Bing Video Search will be covered in Chapter 9, Adding Specialized Search.

Bing News Search

If you add Bing News Search to your application, you can search for news articles. Results can include authoritative images, related news and categories, information on the provider, URLs, and more. To be more specific, you can filter news based on topics.

Bing News Search will be covered in Chapter 9, Adding Specialized Search.

Bing Autosuggest

The Bing Autosuggest API is a small but powerful one. It will allow your users to search faster using their search suggestions, allowing you to connect a powerful search functionality to your apps.

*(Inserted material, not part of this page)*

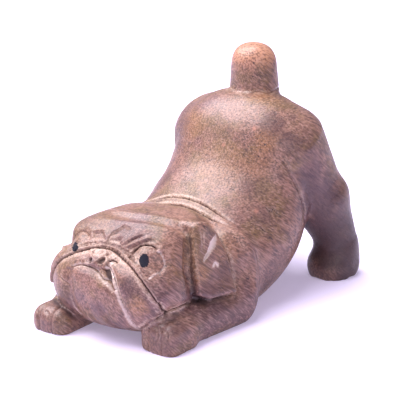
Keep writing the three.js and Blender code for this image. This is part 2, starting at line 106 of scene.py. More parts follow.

Bing Autosuggest will be covered in Chapter 9, Adding Specialized Search.

Bing Visual Search

Using the Bing Visual Search API, you can identify and classify images. You can also acquire knowledge about images.

Bing Visual Search will be covered in Chapter 9, Adding Specialized Search.

Bing Custom Search

By utilizing the Bing Custom Search API, you can create a powerful, customized search that fits your needs. This tool is an ad-free commercial tool that allows you to deliver the search results you want.

Bing Custom Search will be covered in Chapter 9, Adding Specialized Search.

Bing Entity Search

Using the Bing Entity Search API, you can enhance your searches. The API will find the most relevant entity based on your search terms. It will find entities such as famous people, places, movies, and more.

We will not cover Bing Entity Search in this book.